Leading clinical negligence lawyers have warned of the risks arising from growing numbers of personal injury practitioners moving into their sector.
Legal consultancy Zebra last week reported a tenfold increase in enquiries about setting up or expanding medical negligence cases since the beginning of the year.
The majority of those contacts came from personal injury firms hit by cuts to fixed fees for RTA claims.
Clinical negligence solicitors say cases in their sector require specialist knowledge and major investment to ensure they are handled correctly.
Zoe Holland, managing director of Zebra Legal, said: ‘The temptation for some firms is to consider placing their experienced personal injury solicitors into the role of clinical negligence risk assessor. Unless the assessor has significant experience in this field, or has a medical background, this scenario is set to fail.’

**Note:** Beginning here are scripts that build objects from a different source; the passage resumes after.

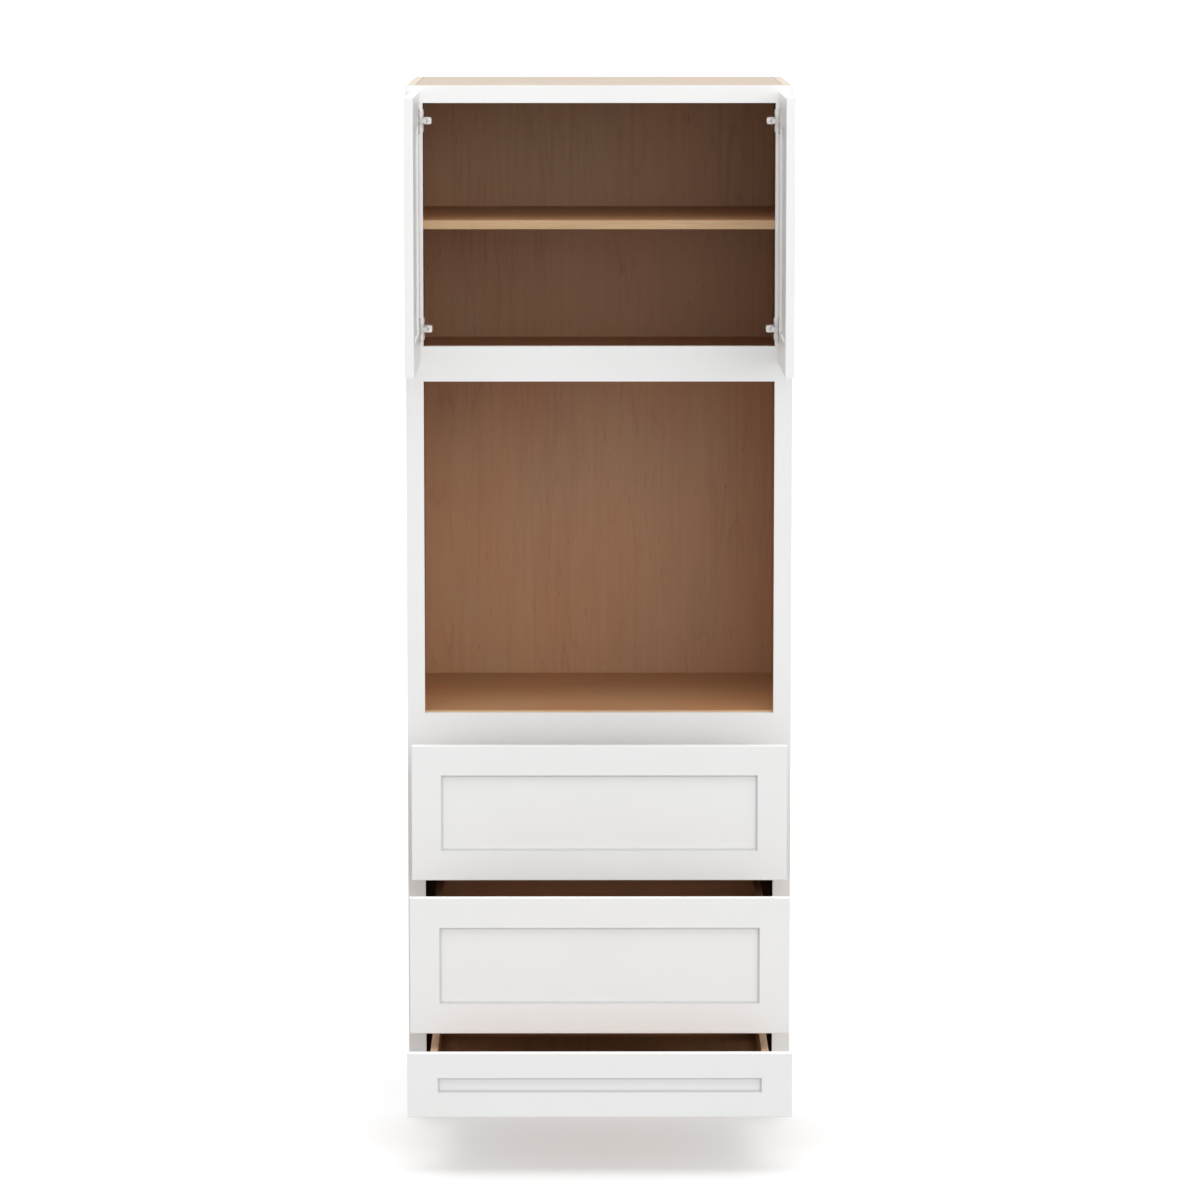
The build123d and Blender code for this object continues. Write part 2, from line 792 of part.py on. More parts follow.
for drawer in drawers:
    front_back = closed_front_back - drawer.pull
    box_back = front_back + slide_length
    box_low = drawer.opening_bottom + box_lift
    box_top = box_low + drawer.box_height
    panel_low = box_low + box_bottom_recess

    # Front: stiles, rails and flat panel
    front_centre = (0, front_back, drawer.front_bottom + drawer.front_height / 2)
    plane = back_plane(front_centre, (0, -1, 0))
    front_width = 2 * front_half
    front_stiles = eased_stiles(plane, front_width, drawer.front_height)
    finish(front_stiles, f"{drawer.name}_front_stiles")
    front_rails = eased_rails(plane, front_width, drawer.front_height, drawer.rail_width)
    finish(front_rails, f"{drawer.name}_front_rails")
    front_panel = flat_panel(plane, front_width, drawer.front_height, drawer.rail_width)
    finish(front_panel, f"{drawer.name}_front_panel")

    # Box bottom, let into grooves on all four sides
    with BuildPart() as box_bottom:
        slab(
            (-box_inner_half - box_groove_depth, box_inner_half + box_groove_depth),
            (
                front_back + box_board_thickness - box_groove_depth,
                box_back - box_board_thickness + box_groove_depth,
            ),
            (panel_low, panel_low + box_bottom_thickness),
        )
    finish(box_bottom, f"{drawer.name}_box_bottom")

    # Box front and back, with sockets for the dovetails; the back is notched over the runners
    with BuildPart() as box_ends:
        for end_y, inward in ((front_back, 1), (box_back, -1)):
            slab(
                (-box_half, box_half),
                (end_y, end_y + inward * box_board_thickness),
                (box_low, box_top),
            )
            box_tails(end_y, inward, box_low, drawer.box_height)
        notch_half = slide_width / 2 + runner_notch_gap
        slab(
            (slide_centre - notch_half, slide_centre + notch_half),
            (box_back - box_board_thickness, box_back),
            (box_low, panel_low),
            mode=Mode.SUBTRACT,
        )
        split(bisect_by=Plane.YZ, keep=Keep.TOP)
        mirror(about=Plane.YZ)
        add(box_bottom.part, mode=Mode.SUBTRACT)
    finish(box_ends, f"{drawer.name}_box_ends")

    # Box sides: full-length boards less the ends' pins and the bottom
    with BuildPart() as box_sides:
        for side in (-1, 1):
            slab(
                (side * box_inner_half, side * box_half),
                (front_back, box_back),
                (box_low, box_top),
            )
        add(box_ends.part, mode=Mode.SUBTRACT)
        add(box_bottom.part, mode=Mode.SUBTRACT)
    finish(box_sides, f"{drawer.name}_box_sides")

    # Runners under the bottom, from the box front's inner face to the back of the box
    with BuildPart() as runners:
        with BuildSketch(slide_plane(drawer, box_back)):
            runner_section()
        extrude(amount=slide_length - box_board_thickness)
        mirror(about=Plane.YZ)
    finish(runners, f"{drawer.name}_runners")

    # Middle rails, which travel half as far as the drawer
    with BuildPart() as middle_rails:
        rail_back = slide_back - middle_rail_end_gap - drawer.pull / 2
        lift = slide_metal + slide_play
        with BuildSketch(slide_plane(drawer, rail_back, lift)):
            channel_section(
                slide_width - 2 * lift, slide_height - 2 * lift, middle_rail_neck_gap
            )
        extrude(amount=slide_length - middle_rail_end_gap - middle_rail_setback)
        mirror(about=Plane.YZ)
    finish(middle_rails, f"{drawer.name}_middle_rails")

    # Catches that lock the box to its runners, behind the box front
    with BuildPart() as catches:
        catch_edge = slide_centre - runner_neck_width / 2
        catch_y = front_back + box_board_thickness
        catch_low = slide_level(drawer) + slide_height + catch_rail_gap
        slab(
            (catch_edge - catch_width, catch_edge),
            (catch_y, catch_y + catch_length),
            (catch_low, panel_low),
        )
        slab(
            (catch_edge - catch_width - catch_lever_length, catch_edge - catch_width),
            (catch_y, catch_y + catch_lever_width),
            (catch_low, catch_low + catch_lever_thickness),
        )
        mirror(about=Plane.YZ)
    finish(catches, f"{drawer.name}_catches")
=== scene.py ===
import bmesh
import bpy
from math import pi, radians
from mathutils import Matrix, Vector


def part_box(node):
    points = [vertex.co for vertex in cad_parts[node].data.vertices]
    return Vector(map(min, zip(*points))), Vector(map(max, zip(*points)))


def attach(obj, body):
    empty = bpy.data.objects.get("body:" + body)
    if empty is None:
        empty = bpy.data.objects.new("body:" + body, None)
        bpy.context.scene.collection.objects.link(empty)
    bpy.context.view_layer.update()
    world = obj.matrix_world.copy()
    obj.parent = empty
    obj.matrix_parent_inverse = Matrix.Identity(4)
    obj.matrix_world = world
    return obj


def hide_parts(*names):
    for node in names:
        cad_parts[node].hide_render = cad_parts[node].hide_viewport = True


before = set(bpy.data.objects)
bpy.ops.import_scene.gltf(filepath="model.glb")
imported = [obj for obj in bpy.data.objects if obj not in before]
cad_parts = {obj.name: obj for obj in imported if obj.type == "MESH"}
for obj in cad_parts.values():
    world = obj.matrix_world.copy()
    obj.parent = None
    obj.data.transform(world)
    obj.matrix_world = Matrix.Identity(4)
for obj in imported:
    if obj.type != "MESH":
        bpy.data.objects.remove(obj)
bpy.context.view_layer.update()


# Cabinet sides
# Two full-height boards of maple plywood, notched for the toe space and grooved inside for the floors.
# They are sprayed white outside, and clear-coated inside over veneer with upright grain.
def blank_finish(name):
    """An empty finish, with its node tree and its shader."""
    finish = bpy.data.materials.new(name)
    finish.use_nodes = True
    return finish, finish.node_tree, finish.node_tree.nodes["Principled BSDF"]


def step(tree, kind, inputs=None, **settings):
    """One node of a finish, with its settings and with its inputs set or joined to other steps."""
    node = tree.nodes.new(kind)
    for name, value in settings.items():
        setattr(node, name, value)
    for name, value in (inputs or {}).items():
        if isinstance(value, bpy.types.NodeSocket):
            tree.links.new(value, node.inputs[name])
        else:
            node.inputs[name].default_value = value
    return node


def reckon(tree, operation, *values):
    """A sum on numbers that vary over the surface."""
    return step(tree, "ShaderNodeMath", dict(enumerate(values)), operation=operation).outputs[0]


def between(tree, share, low, high):
    """The value that lies a share of the way from low to high."""
    values = {"Value": share, "To Min": low, "To Max": high}
    return step(tree, "ShaderNodeMapRange", values).outputs["Result"]


def blended(tree, share, first, second, blend_type="MIX"):
    """Two colours mixed: index 0 is the share, 6 and 7 are the colours, and 2 is the result."""
    mix = step(
        tree,
        "ShaderNodeMix",
        {0: share, 6: first, 7: second},
        data_type="RGBA",
        blend_type=blend_type,
    )
    return mix.outputs[2]


def shaded(tree, tone, stops):
    """A tone turned into colour by its stops, each a place from 0 to 1 and a colour."""
    ramp = step(tree, "ShaderNodeValToRGB", {"Fac": tone})
    scale = ramp.color_ramp
    scale.elements[0].position = stops[0][0]
    scale.elements[0].color = (*stops[0][1], 1)
    scale.elements[1].position = stops[-1][0]
    scale.elements[1].color = (*stops[-1][1], 1)
    for place, colour in stops[1:-1]:
        scale.elements.new(place).color = (*colour, 1)
    return ramp.outputs["Color"]


def speckle(tree, scale, detail=2.0, shift=0.0):
    """Noise stretched by its scale along each axis, in cells per metre."""
    place = step(tree, "ShaderNodeTexCoord").outputs["Object"]
    stretched = step(
        tree,
        "ShaderNodeVectorMath",
        {0: place, 1: scale, 2: (shift, shift, shift)},
        operation="MULTIPLY_ADD",
    )
    values = {"Vector": stretched.outputs["Vector"], "Scale": 1.0, "Detail": detail}
    return step(tree, "ShaderNodeTexNoise", values).outputs["Fac"]


def position(tree, axis):
    """How far along an axis of the cabinet a point lies, in metres."""
    place = step(tree, "ShaderNodeTexCoord").outputs["Object"]
    return step(tree, "ShaderNodeSeparateXYZ", {"Vector": place}).outputs[axis]


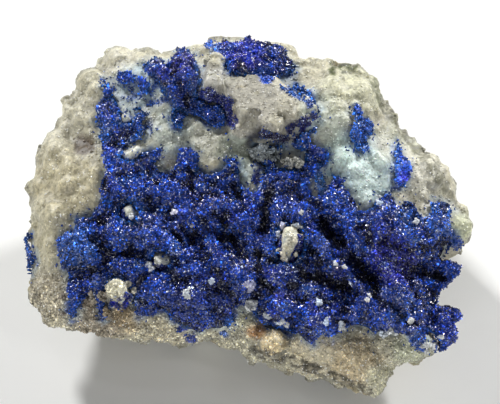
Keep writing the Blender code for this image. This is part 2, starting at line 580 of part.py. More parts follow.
def keep_largest(made):
    """Removes every body of an object but the largest one."""
    shell = bmesh.new()
    shell.from_mesh(made.data)
    unseen = set(shell.verts)
    bodies = []
    while unseen:
        body, front = set(), [unseen.pop()]
        while front:
            vert = front.pop()
            body.add(vert)
            for edge in vert.link_edges:
                other = edge.other_vert(vert)
                if other in unseen:
                    unseen.discard(other)
                    front.append(other)
        bodies.append(body)
    largest = max(bodies, key=len)
    rest = [vert for vert in shell.verts if vert not in largest]
    bmesh.ops.delete(shell, geom=rest, context="VERTS")
    shell.to_mesh(made.data)
    shell.free()


def swollen_copy(rock):
    """A guide in the rock's shape, larger by the gap that the crusts keep to it."""
    guide = bpy.data.objects.new("rock_clearance", rock.data.copy())
    bpy.context.scene.collection.objects.link(guide)
    shift = [vert.normal * CRUST_GAP * MM for vert in rock.data.vertices]
    for vert, move in zip(guide.data.vertices, shift):
        vert.co += move
    guide.hide_render = True
    guide.display_type = "WIRE"
    return guide


def centre_on_origin(pieces):
    """Moves every piece so that the middle of their common box's base is the origin."""
    corners = [vert.co for piece in pieces for vert in piece.data.vertices]
    low = [min(corner[axis] for corner in corners) for axis in range(3)]
    high = [max(corner[axis] for corner in corners) for axis in range(3)]
    shift = Vector((-(low[0] + high[0]) / 2, -(low[1] + high[1]) / 2, -low[2]))
    for piece in pieces:
        piece.data.transform(Matrix.Translation(shift))


def main():
    """Builds the rock and then each crust on it."""
    clear_scene()
    noise.seed_set(NOISE_SEED)
    rock = build_rock()
    guide = swollen_copy(rock)
    blue = finish_of("linarite", (0.02, 0.04, 0.30), 0.35)
    crusts = [
        build_crust(name, outline, guide, blue) for name, outline in all_crusts().items()
    ]
    centre_on_origin([rock, *crusts])


main()
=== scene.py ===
"""Dresses the linarite specimen: drusy quartz on broken rock, and blue linarite crusts.

Sizes are in millimetres unless a name says otherwise. The showing face has its own
frame: u to the right, v up the face and w straight out of it.
"""

import logging
import math
from dataclasses import dataclass, field
from enum import Enum

import bmesh
import bpy
import numpy as np
from mathutils import Matrix, Vector
from mathutils.bvhtree import BVHTree
from mathutils.kdtree import KDTree


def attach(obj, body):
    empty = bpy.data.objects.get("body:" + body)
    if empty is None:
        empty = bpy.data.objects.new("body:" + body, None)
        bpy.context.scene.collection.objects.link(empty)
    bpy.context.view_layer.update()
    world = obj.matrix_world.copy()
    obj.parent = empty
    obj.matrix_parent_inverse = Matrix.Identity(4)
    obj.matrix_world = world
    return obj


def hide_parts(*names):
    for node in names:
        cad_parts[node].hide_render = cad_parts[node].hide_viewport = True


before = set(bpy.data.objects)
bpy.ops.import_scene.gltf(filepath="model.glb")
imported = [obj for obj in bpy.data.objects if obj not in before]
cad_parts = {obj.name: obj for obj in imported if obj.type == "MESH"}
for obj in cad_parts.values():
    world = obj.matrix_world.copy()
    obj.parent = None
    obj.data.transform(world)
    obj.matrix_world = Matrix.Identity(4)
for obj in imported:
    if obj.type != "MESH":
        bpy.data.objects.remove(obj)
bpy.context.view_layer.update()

MM = 0.001
FACE_ELEVATION = math.radians(60.0)
FACE_ORIGIN = np.array([0.349, 2.293, 15.5])
FACE_U = np.array([1.0, 0.0, 0.0])
FACE_V = np.array([0.0, math.sin(FACE_ELEVATION), math.cos(FACE_ELEVATION)])
FACE_W = np.array([0.0, -math.cos(FACE_ELEVATION), math.sin(FACE_ELEVATION)])
SOLIDS_TOP = max(
    point.co.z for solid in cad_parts.values() for point in solid.data.vertices
) / MM
EASED_BELOW_TOP = 0.3
EASED_OVER = 0.6
EYE_AWAY = 40.0
OWN_SHARE = 0.4
# Painted highlight: how much lighter than its tone a crystal is painted at its tip.
TIP_PAINTED_LIGHT = 1.12
NODULE_SPREAD = 0.38
NODULE_RANGE = (0.45, 2.1)

LOG = logging.getLogger("linarite_specimen")


def linear(hex_colour: str) -> np.ndarray:
    """Turns an sRGB colour into a linear one.

    Args:
        hex_colour: The sRGB colour, such as "#1C2A7A".

    Returns:
        Red, green and blue from 0 to 1.
    """
    parts = np.array([int(hex_colour[i : i + 2], 16) for i in (1, 3, 5)]) / 255.0
    return np.where(parts <= 0.04045, parts / 12.92, ((parts + 0.055) / 1.055) ** 2.4)


def smooth_step(low: float, high: float, value: np.ndarray) -> np.ndarray:
    """Eases from 0 to 1 on an even curve.

    Args:
        low: The value up to which the result is 0.
        high: The value from which the result is 1.
        value: What is eased.

    Returns:
        A share from 0 to 1 for each value.
    """
    t = np.clip((value - low) / (high - low), 0.0, 1.0)
    return t * t * (3.0 - 2.0 * t)


def face_coordinates(places: np.ndarray) -> np.ndarray:
    """Turns places in the scene into places on the face.

    Args:
        places: Places in millimetres, one row each.

    Returns:
        Their u, v and w, one row each.
    """
    offset = places - FACE_ORIGIN
    return np.stack([offset @ FACE_U, offset @ FACE_V, offset @ FACE_W], axis=1)


def cell_randoms(cells: np.ndarray, salt: int, count: int) -> np.ndarray:
    """Random numbers that belong to cells of a lattice.

    Args:
        cells: Whole-number places of the cells, one row each.
        salt: Keeps patterns with different salts unlike each other.
        count: How many numbers each cell gets.

    Returns:
        One row of numbers from 0 to 1 for each cell.
    """
    mixed = cells.astype(np.int64).astype(np.uint64)
    value = mixed[:, 0] * np.uint64(73856093) ^ mixed[:, 1] * np.uint64(19349663)
    value ^= mixed[:, 2] * np.uint64(83492791) ^ np.uint64(salt * 2654435761 + 97)
    numbers = []
    for _ in range(count):
        value ^= value >> np.uint64(33)
        value *= np.uint64(0xFF51AFD7ED558CCD)
        value ^= value >> np.uint64(29)
        numbers.append((value >> np.uint64(11)).astype(np.float64) / float(1 << 53))
    return np.stack(numbers, axis=1)


def smooth_noise(places: np.ndarray, size: float, salt: int) -> np.ndarray:
    """Makes soft noise.

    Args:
        places: Places in millimetres.
        size: The distance over which it changes.
        salt: Keeps patterns with different salts unlike each other.

    Returns:
        A value from -1 to 1 for each place.
    """
    at = places / size
    low = np.floor(at)
    share = at - low
    share = share * share * (3.0 - 2.0 * share)
    total = np.zeros(len(places))
    for corner in np.ndindex(2, 2, 2):
        step = np.array(corner)
        weight = np.prod(np.where(step == 1, share, 1.0 - share), axis=1)
        total += weight * cell_randoms(low + step, salt, 1)[:, 0]
    return total * 2.0 - 1.0


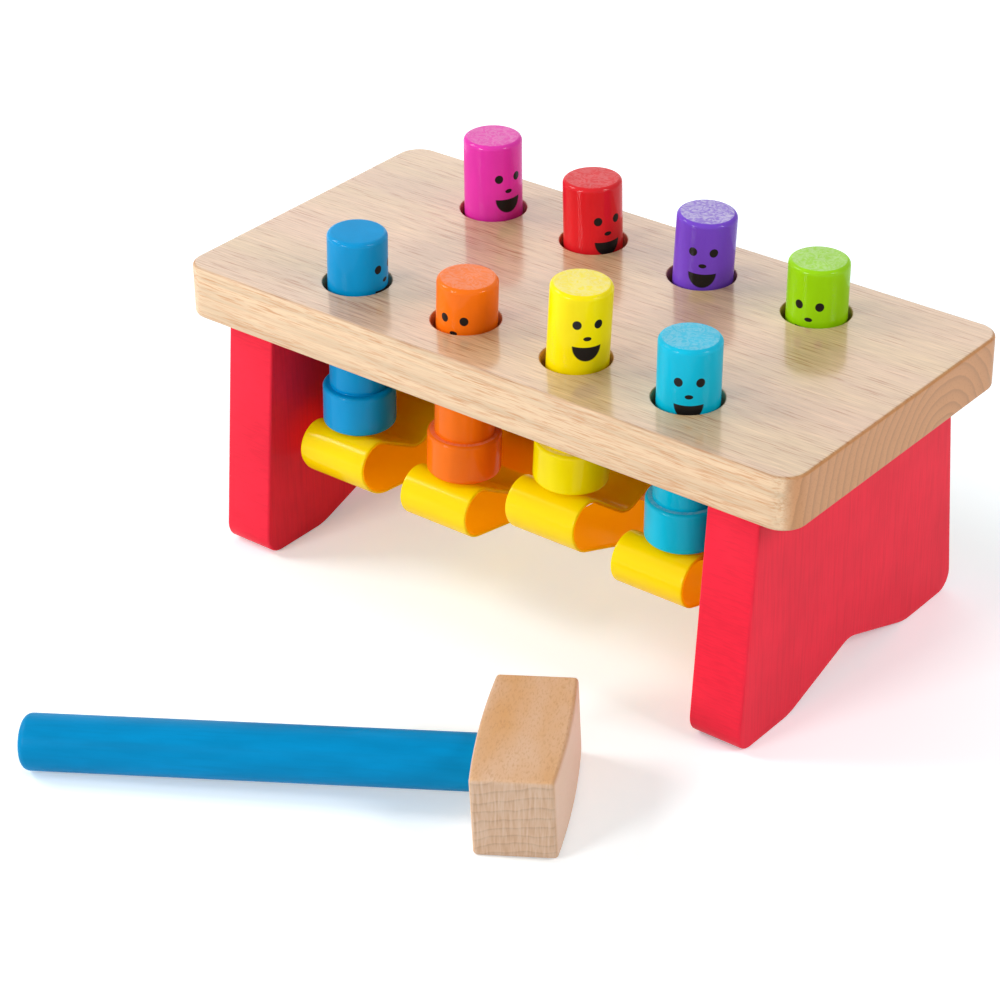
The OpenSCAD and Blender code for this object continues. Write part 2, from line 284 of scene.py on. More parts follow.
def piece(name, sheets, body, nodes, material, unrolled=None):
    """Joins sheets of points in millimetres into one closed mesh with its faces outwards. Each
    sheet is (points, goes round by rows, goes round by columns). unrolled is a flat map of the
    first sheet. The piece rides on its body and replaces its CAD nodes."""
    points, faces, count, flat = [], [], 0, None
    for grid, close_rows, close_columns in sheets:
        rows, columns = grid.shape[:2]
        cells, open_cells = quads(rows, columns, close_rows, close_columns)
        if flat is None and unrolled is not None:
            flat = unrolled.reshape(-1, 2)[open_cells]
        points.append(grid.reshape(-1, 3))
        faces.append(cells + count)
        count += rows * columns
    mesh = bpy.data.meshes.new(name)
    mesh.from_pydata(np.concatenate(points) * MM, [], np.concatenate(faces).tolist())
    if flat is not None:
        mesh.uv_layers.new(name="print").data.foreach_set("uv", flat.ravel())
    work = bmesh.new()
    work.from_mesh(mesh)
    bmesh.ops.remove_doubles(work, verts=work.verts, dist=MERGE)
    bmesh.ops.recalc_face_normals(work, faces=work.faces)
    work.to_mesh(mesh)
    work.free()
    mesh.polygons.foreach_set("use_smooth", np.ones(len(mesh.polygons), bool))
    mesh.materials.append(material)
    made = bpy.data.objects.new(name, mesh)
    bpy.context.scene.collection.objects.link(made)
    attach(made, body)
    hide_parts(*nodes)
    return made


def lathe(profile, origin, axis, side, start, turns):
    """A turned shape: each profile point (radius, height) goes round the axis, origin plus
    height times the axis plus radius times the turning unit vector."""
    axis, side = unit(np.array(axis, float)), unit(np.array(side, float))
    third = np.cross(axis, side)
    angles = start + np.arange(turns) * 2 * math.pi / turns
    round_it = np.cos(angles)[:, None] * side + np.sin(angles)[:, None] * third
    radius, height = profile[:, 0, None, None], profile[:, 1, None, None]
    return np.asarray(origin) + height * axis + radius * round_it


def add(tree, kind, inputs=None, stops=None, **settings):
    """Adds one shader node, sets its settings, and gives each input a value, or a link to a socket
    or to a node's live output. stops are the places and colours of a colour ramp."""
    made = tree.nodes.new("ShaderNode" + kind)
    for name, value in settings.items():
        setattr(made, name, value)
    for name, value in (inputs or {}).items():
        socket = made.inputs[name]
        if isinstance(value, bpy.types.Node):
            value = next(output for output in value.outputs if output.enabled)
        if isinstance(value, bpy.types.NodeSocket):
            tree.links.new(value, socket)
        elif socket.type == "RGBA":
            socket.default_value = (*value[:3], 1)
        else:
            socket.default_value = value
    if stops:
        elements = made.color_ramp.elements
        while len(elements) < len(stops):
            elements.new(0.5)
        for element, (place, value) in zip(elements, stops):
            element.position = place
            element.color = (value, value, value, 1) if isinstance(value, float) else (*value, 1)
    return made


def new_material(name, **sockets):
    """A material with one Principled shader, whose constant values are set on its sockets."""
    made = bpy.data.materials.new(name)
    made.use_nodes = True
    shader = made.node_tree.nodes["Principled BSDF"]
    for socket, value in sockets.items():
        shader.inputs[socket.replace("_", " ")].default_value = value
    return made, made.node_tree, shader


def finish(tree, shader, paint, height, strength, depth_mm):
    """Gives the shader its colour, and a relief of this height in millimetres."""
    tree.links.new(next(o for o in paint.outputs if o.enabled), shader.inputs["Base Color"])
    relief = add(tree, "Bump", {"Height": height, "Strength": strength, "Distance": depth_mm * MM})
    tree.links.new(relief.outputs[0], shader.inputs["Normal"])


def shade(value, factor):
    """A colour made darker or lighter by a factor."""
    return tuple(min(1.0, v * factor) for v in value)


def fibres(tree, at, per_metre, detail=2.0, roughness=0.5, twist=0.0):
    """Noise drawn out along the grain: per_metre is the number of its waves in a metre, along
    each axis. twist bends it into swirls."""
    drawn = add(tree, "Mapping", {"Vector": at, "Scale": per_metre})
    return add(tree, "TexNoise", {"Vector": drawn, "Scale": 1.0, "Detail": detail,
                                  "Roughness": roughness, "Distortion": twist})


def stained(tree, under, pattern, low, high, most, stain):
    """Lays a colour over the one under it: none of it where the pattern is below low, and this
    much where it is above high. Returns the colour and the mask."""
    mask = add(tree, "ValToRGB", {0: pattern}, stops=[(low, 0.0), (high, most)])
    return add(tree, "Mix", {0: mask, 6: under, 7: stain}, data_type="RGBA"), mask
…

Stephen Webber (pictured), head of medical negligence at national firm Hugh James and chairman of the Society of Clinical Injury Lawyers (SCIL), said it was important for clients to be well informed about who is conducting their case.
‘The business models are different with PI/RTA firms working on high upfront costs for referral fees pre-Jackson and advertising post-Jackson and then wanting quick turnaround for cashflow purposes,’ he said.
‘By contrast, clinical negligence firms will run the case for the correct time period. ‘The risk with quick turnaround is the risk of under settlement.’
SCIL, which has members from more than 100 firms, wants a new quality mark to inform clients they are instructing a specialist.
‘Lawyers should not be allowed to protect their patch but the public should be able to make an informed decision,’ Webber added.
Geraldine McCool, director at national firm MPH Solicitors, said personal injury firms had to make sure they had the right infrastructure in place before changing specialism. ‘It’s a very complex area,’ she said.